Cheffe monteuse
Le montage a toujours été un choix évident pour moi, et La Fémis la meilleure voie pour y arriver. Ce qui m’y attirait particulièrement c’est que l’apprentissage s’y transmet essentiellement par une pratique collective : on travaille tous à fabriquer des films. On m’y a transmis des choses fondamentales telles qu’aiguiser son regard, adopter la bonne distance par rapport à la matière, affirmer son point de vue, et considérer la collaboration comme le centre du travail.
« La fiction 16 », un exercice auquel est consacrée la seconde partie de la première année et au cours duquel chaque élève écrit, réalise et monte un film d’une dizaine de minutes en 16 mm, fut pour moi un exercice fondateur. Il donnait l’occasion à chaque étudiant·e d’expérimenter tous les postes de la fabrication d’un film et il m’a permis d’envisager tous les métiers et tous les aspects d’un film.
Cette dimension collective est pour moi une notion essentielle : on œuvre tou·tes ensemble à l’élaboration d’un film dont le résultat sera la somme de ces talents. Il me semble important de valoriser cette idée de l’équipe, de l’apport de chacun·e au film en train de se faire et, à mon tour aujourd’hui, je transmets cette idée auprès de mes étudiant·es monteur·ses ou réalisateur·rices en les amenant à saisir la nécessité du dialogue avec les autres.
À mon sens, le métier de monteur·se consiste dans un premier temps à savoir décrypter les rushes, discerner le film à venir, et donc percevoir ce qui y existe réellement et non ce qu’on voudrait y voir. Cette étape de dévoilement des rushes est évidemment un moment de fragilité pour le/la réalisateur ·rice qui a rêvé son film. Mais c’est aussi selon moi le moment de la vraie rencontre avec lui ou elle. C’est l’épreuve du réel.

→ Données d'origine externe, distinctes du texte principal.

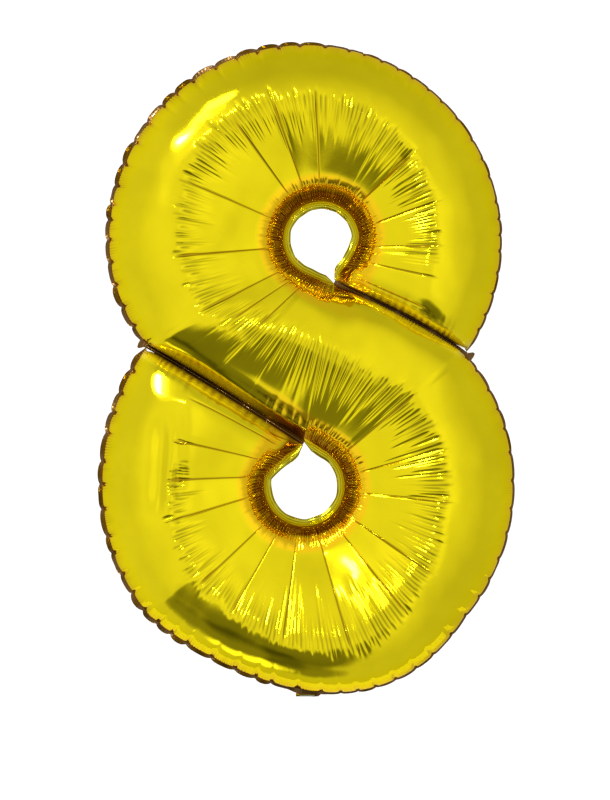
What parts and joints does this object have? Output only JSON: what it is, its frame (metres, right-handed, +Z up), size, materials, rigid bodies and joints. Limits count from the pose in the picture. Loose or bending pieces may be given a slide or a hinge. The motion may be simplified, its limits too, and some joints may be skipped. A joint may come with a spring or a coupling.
{
  "type": "foil number balloon",
  "caption": "Inflated gold foil balloon shaped like the digit eight, with sealed rims, open holes, slits beside the stroke and a fold-back filling neck with a self-sealing valve.",
  "frame": {"origin": "the root of the filling neck, in the weld plane just below the lowest point of the rim, where a ribbon ties", "axes": "+Z up the figure, -Y out of its readable front face, +X to the reader's right"},
  "size_m": [0.5536, 0.1442, 0.8617],
  "materials": {
    "gold_film": "metallised lemon-gold film, mirror bright",
    "weld": "heat-sealed gold film, puckered, amber where light passes through",
    "valve_film": "clear soft polyethylene film"
  },
  "bodies": {
    "balloon": {"front_film": "gold_film", "rear_film": "gold_film", "upper_rim_weld": "weld", "lower_rim_weld": "weld", "upper_hole_weld": "weld", "lower_hole_weld": "weld", "right_slit_weld": "weld", "left_slit_weld": "weld"},
    "neck": {"neck_front_ply": "gold_film", "neck_rear_ply": "gold_film", "neck_left_seal": "weld", "neck_right_seal": "weld", "valve_inlet_front_ply": "valve_film", "valve_inlet_rear_ply": "valve_film"},
    "valve_front": {"valve_front_flap": "valve_film"},
    "valve_rear": {"valve_rear_flap": "valve_film"}
  },
  "joints": [
    {"name": "neck_fold", "type": "hinge", "parent": "balloon", "child": "neck", "pos_m": [0, 0, 0], "axis": [1, 0, 0], "range_deg": [-200, 0]},
    {"name": "valve_front_open", "type": "hinge", "parent": "balloon", "child": "valve_front", "pos_m": [0, 0, 0.013], "axis": [1, 0, 0], "range_deg": [0, 5], "stiffness_Nm_per_rad": 0.0002},
    {"name": "valve_rear_open", "type": "hinge", "parent": "balloon", "child": "valve_rear", "pos_m": [0, 0, 0.013], "axis": [-1, 0, 0], "range_deg": [0, 5], "stiffness_Nm_per_rad": 0.0002}
  ],
  "couplings": [
    {"joint": "valve_rear_open", "follows": "valve_front_open", "ratio": 1}
  ]
}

Puis, en collaboration avec le/la réalisateur·rice, il faut trouver l’écriture du film. Le/la monteur·se doit alors laisser libre cours à sa créativité et à une ouverture d’esprit, afin d’être en mesure de proposer des choses. Il/elle doit rentrer dans l’univers du/de la réalisateur·rice, comprendre son désir tout en s’appropriant les images, en gardant en permanence la distance juste, celle qui permet des discussions et des confrontations. Être exigeant·e et ne pas se satisfaire trop vite. Cela demande une endurance et une remise en cause incessantes.
C’est l’étape que je préfère, notamment parce que c’est dans cette interaction que l’on interroge et qu’on trouve l’écriture du film. Selon moi, il est essentiel de se nourrir de cinéma, mais aussi de toutes les autres formes d’arts qui contribuent à enrichir nos imaginations.
Mon accès à la culture a été intuitif et mû par une grande curiosité. En nous donnant accès à l’œuvre des autres, une école nous aide à développer notre propre « style ». Plus on voit de films et de styles différents, plus on se donne la liberté d’essayer et de ne pas se laisser enfermer dans des idées convenues.
Dans ma pratique, je monte aussi bien des fictions que des documentaires, et je tiens à ces deux formes de narration, l’une se nourrissant de l’autre. En documentaire j’ai beaucoup appris, puisqu’il y a une nécessité plus forte de trouver le récit au milieu des rushes. Il faut « tout essayer » ou en tout cas ne pas avoir d’idées préconçues. Cette « liberté » nourrit mon rapport à la fiction.
Notre métier nécessite bien évidemment des connaissances techniques mais demande avant tout un sens de la dramaturgie. Aujourd’hui, souvent pour des raisons d’ordre économique, l’équipe de montage est réduite au/ à la seul·e chef·fe monteur·se. Nous avons alors la responsabilité de l’organisation du projet tant sur l’aspect logistique que technique, et nous devons de ce fait tout à la fois effectuer les tâches de l’assistant·e, du stagiaire et du/de la chef·fe monteur·se.
En plus d’être préjudiciable au film, cette « rupture de la chaîne du travail » rompt une possibilité de transmission des savoirs. Or mon expérience d’assistante, à la sortie de la Fémis, m’a appris en observant des monteur·ses aguerri·es au travail, des choses immatérielles et essentielles : la constance, l’exigence, l’énergie… et avant tout la joie immense à raconter des histoires, mais aussi la nécessité de donner du temps au film, le temps de réflexion, de maturation, de mise à l’œuvre. Ce temps donné au film, qui malheureusement se réduit considérablement aujourd’hui, est un facteur indispensable pour que celui-ci se trouve. Et si cette « épreuve du temps » représente une difficulté pour le/la monteur·se (car il s’agit aussi de ne pas épuiser son regard), elle permet aussi de constamment relancer l’exigence et le regard du/de la monteur·se avec le/la réalisateur·trice, et toujours au service du film.